How do I split column a (by the space character) and count how many times any of the substrings in column a exist in column b?
library(data.table)
library(stringr)
dt = data.table(
a = c('one', 'one two', 'one two three'),
b = c('zero', 'none_or One?' , 'onetwothree')
)
I failed when I tried:
dt[ , .(
str_count( b,
pattern = str_split( a , pattern = ' ' )
)
) ]
Error in UseMethod("type") :
no applicable method for 'type' applied to an object of class "list"
I expect:
V1
1: 0
2: 1
3: 3
CodePudding user response:
dict = paste0(unique(unlist(strsplit(dt$a, " "))), collapse="|")
f <- function(s,dict) {
res = gregexpr(dict,s)[[1]]
return(ifelse(res[1]==-1,as.integer(0),length(res)))
}
dt[,f(b, dict), by=.(1:nrow(dt))][,.(V1)]
V1
1: 0
2: 1
3: 3
CodePudding user response:
The first step is to create a regex, then apply the regex to each object.
Try this:
dt [, parsed:= str_split(a, " ")]
dt [, regex := lapply(parsed, function(x) paste0(x, collapse = "|"))]
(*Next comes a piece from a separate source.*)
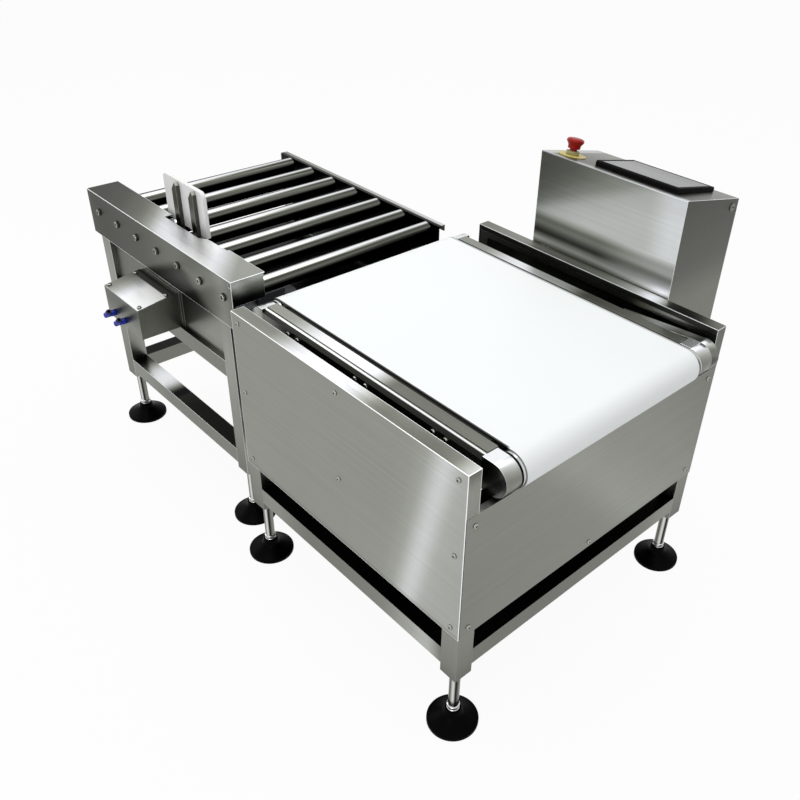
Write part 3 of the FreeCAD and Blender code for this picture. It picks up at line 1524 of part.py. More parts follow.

dt [, V1 := mapply (function(x,y) {str_extract_all(x,y)[[1]] |> length()}, b, regex)]
dt [, .(V1)]
CodePudding user response:
Another couple of variations:
With just data.table:
dt[, mapply(\(sp,txt) sum(sapply(sp, \(x) grepl(x, txt))), strsplit(a, " "), b) ]
##[1] 0 1 3
With data.table and stringr:
dt[, mapply(\(sp,txt) sum(sapply(sp, \(x) str_detect(txt, x))), strsplit(a, " "), b) ]
##[1] 0 1 3